Sometimes when I’m deciding what to write for this blog I step back and think, “That sounds a little gratuitous, doesn’t it? If I write that piece, people will think I’m fishing for business.” I want to clear the air on two points.
For starters, yes, I’m fishing for business. I’m in the web content writing business, and this is my business blog. Second, I have a dual motive in fishing for business: to help you be successful and to motivate you to order more copy. You won’t do the latter if you can’t manage the former. You know everything there is to know about your business, but you probably know less about this particular subject than someone whose entire business is content creation.
With that in mind, I want to take the next few minutes to explain to you in detail why you should be ordering more copy and what it can do for your online reputation. To put it simply: You will never win over an audience with silence. The frequency at which your audience hears from you is every bit as important as what you have to say. This is why I always say that regardless of the kind of business you run, you need a website and you need a blog.
The problem is that too many marketers or business people who don’t have a strong working knowledge of how things like search engine optimization (SEO) work don’t see the urgency in keeping up with their blogs. They also don’t like the idea of paying someone to keep it up.
In the long run, it is far more expensive to let your content stagnate than it is to invest in high-quality, informative, engaging, and persuasive copy. The content of your blog is one of the main things that will keep your audience interested in what you and your brand have to say if you keep up with it. So why do the amount of content and the frequency at which you deliver that content matter? Let’s look at three key reasons.
#1 – A Swiftly Changing Market
SEO has gotten much trickier to manage over the years. As the algorithms that determine ranking get more complicated, so does the process of hitting and maintaining the highest rankings.

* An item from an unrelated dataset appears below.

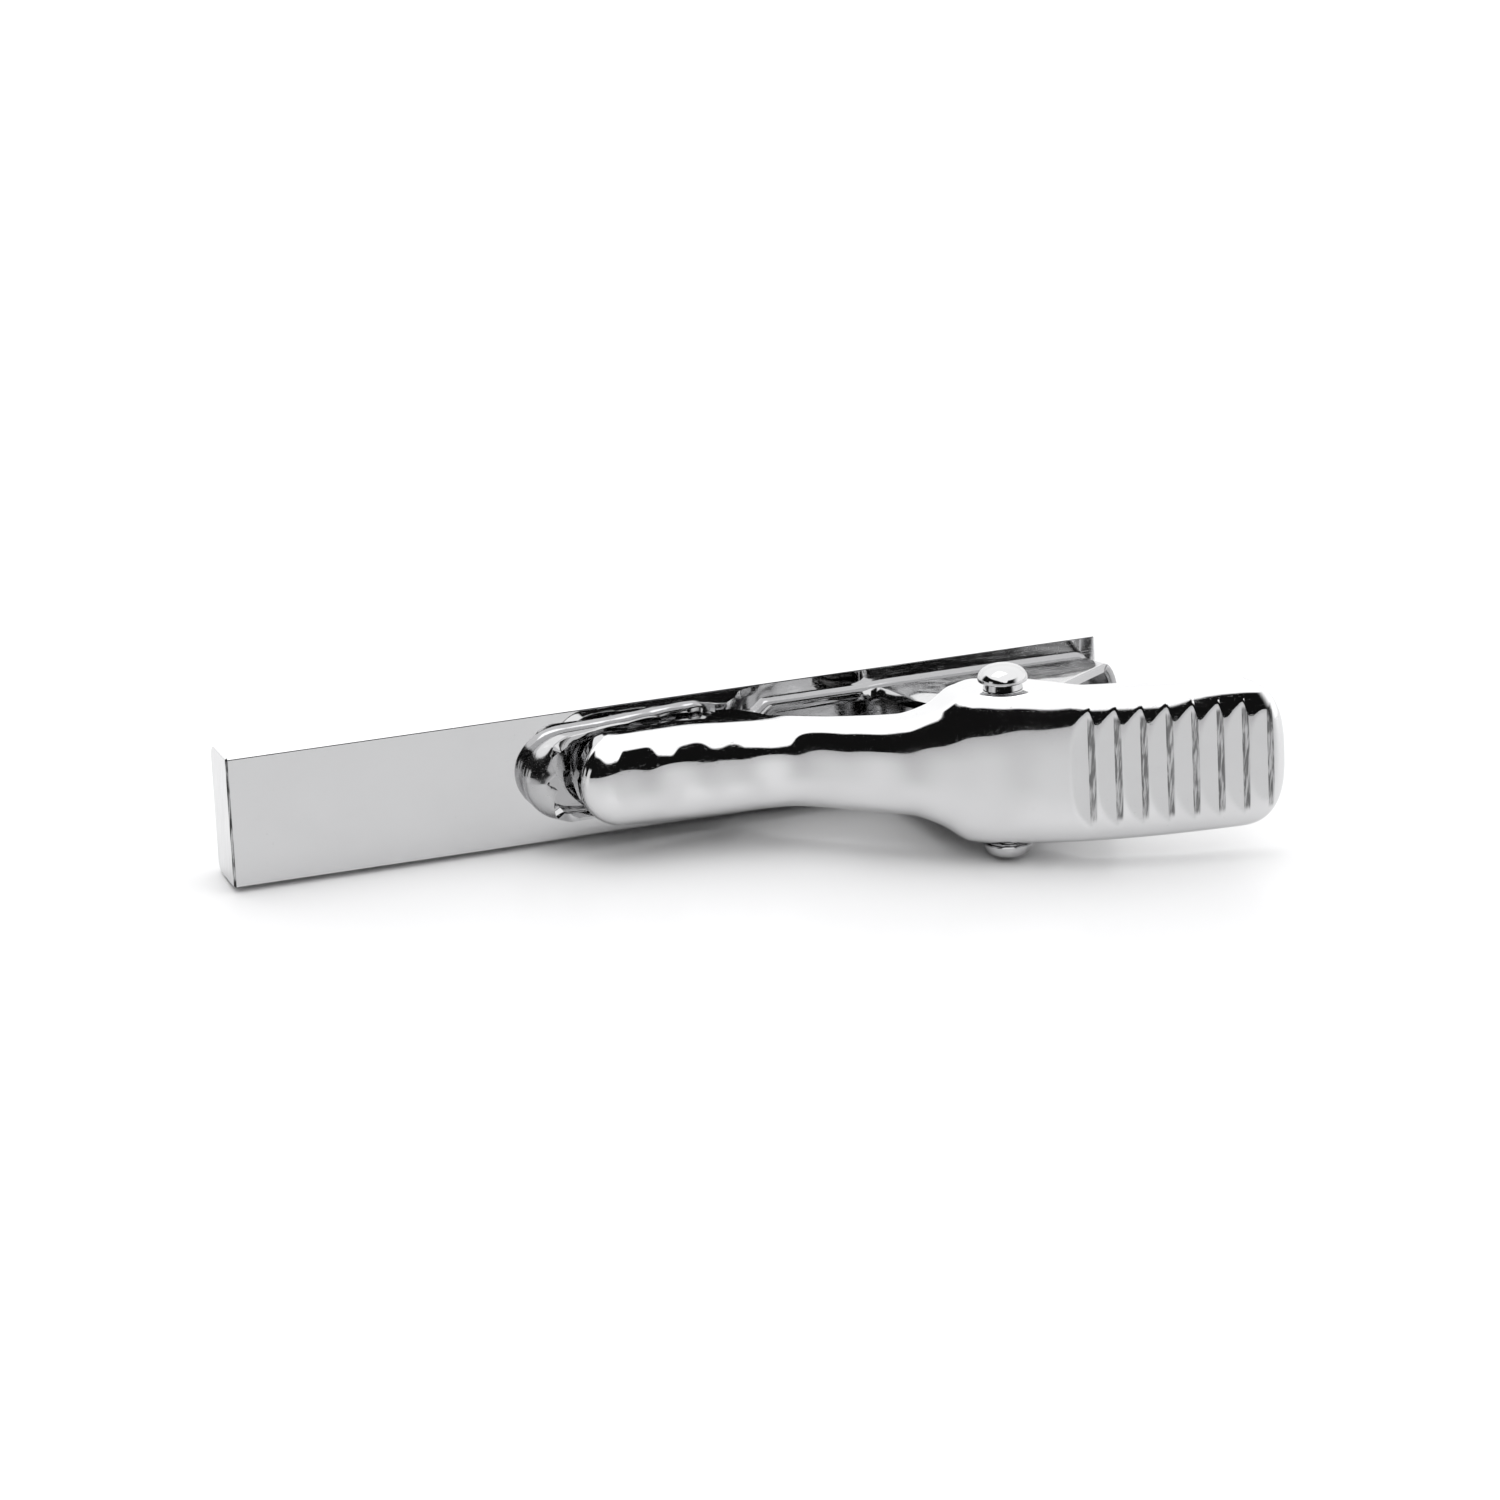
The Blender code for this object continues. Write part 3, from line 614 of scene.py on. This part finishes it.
def nose_tooth(x, z, nose_x, reach, depth):
    """Two pointed teeth on each jaw, fading out where the side rims begin."""
    if x > nose_x + reach:
        return 0.0
    wave = 1 - abs((TEETH_ACROSS * z / JAW_HALF_WIDTH) % 1.0 * 2 - 1)
    return depth * (2 * wave - 1) * min(1.0, TOOTH_FADE * (1 - (x - nose_x) / reach))


def arch(share, power):
    """Drop of a flattened arch: 0 on the spine, 1 at the edge."""
    return 1 - max(1 - share**power, 0.0) ** (1 / power)


def lever_crown(x, z, share):
    """Height of the lever's top: the arch, the polishing waves, and the planes of the steps."""
    on_pad = min(max((x - SHOULDER_X) / SHOULDER_LENGTH, 0.0), 1.0)
    height = lever_top(x) - EDGE_DROP * arch(share, 2.7 + 0.8 * on_pad)
    along = math.sin(1.35 * x + 1.6) + 0.6 * math.sin(2.5 * x + 0.4)
    across = math.sin(math.pi * z / lever_half(x)) * (1 - share**4)
    height += POLISH_WAVE * (1 - on_pad) * along * across
    if step_cut(x) > 0:
        height = min(height, lever_top(x) - step_cut(x))
    return height


def lever_wall(x, z, share):
    """Straight down from the arch to the toothed and scalloped rim."""
    rim = lever_top(x) - lever_depth(x)
    if x < NOSE_X + LEVER_TEETH_LENGTH:
        rim += nose_tooth(x, z, NOSE_X, LEVER_TEETH_LENGTH, LEVER_TOOTH)
    elif x < LEVER_JAW_END_X:
        rim += scallop(x, NOSE_X + LEVER_TEETH_LENGTH)
    top = lever_top(x) - EDGE_DROP
    return x, top + (rim - top) * share, z


def make_lever():
    """Draw the sheet, thicken it and hand it over."""
    rows = lever_outline.rows(0.16, step_rows)
    grid = {"rows": rows, "columns": 45, "rings": 8}
    look = {"crown": lever_crown, "wall": lever_wall, "outward": -1}
    lever = drawn_sheet("lever_press", lever_outline, **grid, **look)
    give_thickness(lever)
    return finish_piece(lever, LEVER_CHROME, "lever", "lever_chrome", "lever", angle=28)


make_lever()

# %% [markdown]
# ## The bracket
# The bracket is soldered to the bar.  Its nose curls over into inward-pointing teeth, its flat
# strip narrows where the lever's last teeth pass, and behind that two ears rise to hold the rivet
# before the rim falls away to the tail.

# %% Lines of the bracket
FLOOR_H = 0.14           # height of the floor's underside above the bar
JAW_X = 15.6
JAW_RIM = 1.4            # rim heights above the floor, at the nose and along the sides
SIDE_RIM = 0.92
SIDE_FALL = 0.22
TEETH_LENGTH = 4.0
JAW_END_X = 25.6
BRACKET_END_X = 47.9
TAIL_RIM = 2.9
EAR_CROWN = 1.3          # metal left round the pin
CROWN_REACH = 0.8        # share of the crown's radius at which the ear's straight sides meet it

bracket_half = line_through(
    (15.6, 2.35), (19.6, 2.45), (25.6, 2.75), (26.6, 1.75), (28.6, 1.75), (29.5, 2.3),
    (34.1, 2.3), (37.1, 2.4), (41.5, 2.4), (47.9, 2.35),
)
bracket_lean = line_through(
    (15.6, 1.35), (18.2, 0.1), (26.6, 0.0), (34.1, 0.0), (37.8, -0.85), (40.8, -0.85), (47.9, -0.3),
)
ear_rise = line_through((34.9, 0.81), (35.3, 1.21), (35.9, 5.0), (36.7, 7.65), (38.26, 9.88))
bracket_outline = Outline(JAW_X, 2.6, BRACKET_END_X, 0.9, bracket_half, 3.0)


def bracket_rim(x):
    """Height of the rim: nose, scalloped side, ear with its round crown, and the slope to the tail."""
    jaw_rim = FLOOR_H + JAW_RIM
    side_rim = FLOOR_H + SIDE_RIM
    side_x = JAW_X + TEETH_LENGTH
    if x < side_x:
        return jaw_rim + (side_rim - jaw_rim) * ((x - JAW_X) / TEETH_LENGTH) ** 2
    if x < JAW_END_X:
        fall = SIDE_FALL * (x - side_x) / (JAW_END_X - side_x)
        return side_rim - fall - scallop(x, side_x)
    if x < PIVOT_X - CROWN_REACH * EAR_CROWN:
        return ear_rise(x)
    if x < PIVOT_X + CROWN_REACH * EAR_CROWN:
        return PIVOT_H + math.sqrt(EAR_CROWN**2 - (x - PIVOT_X) ** 2)
    shoulder = PIVOT_X + CROWN_REACH * EAR_CROWN
    shoulder_h = PIVOT_H + EAR_CROWN * math.sqrt(1 - CROWN_REACH**2)
    share = min((x - shoulder) / (BRACKET_END_X - 0.4 - shoulder), 1.0)
    return shoulder_h + (TAIL_RIM - shoulder_h) * share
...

SEO has become far less contingent on static keywords and far more so on the overall quality of a website (or individual webpage) since the advent of dot-com everything. Everything right down to the images you put on your pages determines whether your site will ever achieve the pole position on mega sites like Google.
To keep up with market demands, you need to deliver lots of content. Your written content, in particular, needs to be made perpetually relevant based on current search trends. Some keywords will remain the same over time, but many will also change and fluctuate depending on current market needs.
This is why frequent blog updates are important. The company that will rank high in the summer offering landscaping services needs to deliver copy about landscaping during the warmer months of the year. That same company needs to shift to topics like snow and ice removal when that weather sets in.
It is also vitally important to always research current keywords before writing or ordering copy. If your copy is seeded with keywords that are relevant today, it will help tremendously in your efforts to increase rankings, particularly in a local search.
#2 – Original Content Is King
It goes without saying that content, in and of itself, is very important, but fresh, original content matters more. So many of your competitors get this part wrong. They curate large percentages of their content, even for their blogs, and then wonder why people just scroll past it on social media.
The kind of thing that gets people to stop and tap is something they haven’t seen before. Reposting content – even relevant industry content – will only get you so far. Your audience wants to hear from you. Give them what they want.
#3 – People Tend to Forget Things
…and the internet helps them forget. The less they click on your content, the less of it they are going to see. This is especially true with Facebook, but it applies to all social channels as well as every other corner of your web browsing experience.
The last thing you want your audience to forget about is you. You keep that from happening by always being in front of them with killer content that keeps the focus on your brand, not on your competition.
The internet does a stellar job of creating a level playing field wherein the company with the smartest strategy can win the game, even if it isn’t the biggest or the richest. It doesn’t matter how much money you have.
If you spend your content creation dollars well and offer consistency in the way you deliver your brand message, you absolutely can compete with brands that are way bigger and more visible than yours in other ways. You can make your brand unforgettable by simply not giving your audience the opportunity to forget and by having something meaningful to say when you post to your blog.
Final Takeaway
While there are many more reasons why you should be blogging consistently, I think these three really are the foundation for all of them. Keeping up with a changing market and the SEO demands that come with it is nonnegotiable, so look for easy ways to do it. Blogging is among the easiest.
Don’t get lazy with your content. The goal is to create content, not to repost it. While the latter has its place, it should never be the centerpiece of your content marketing strategy. Curated content is forgettable. Your brand story, told through original, high-quality content, is what wins and keeps people’s attention long term.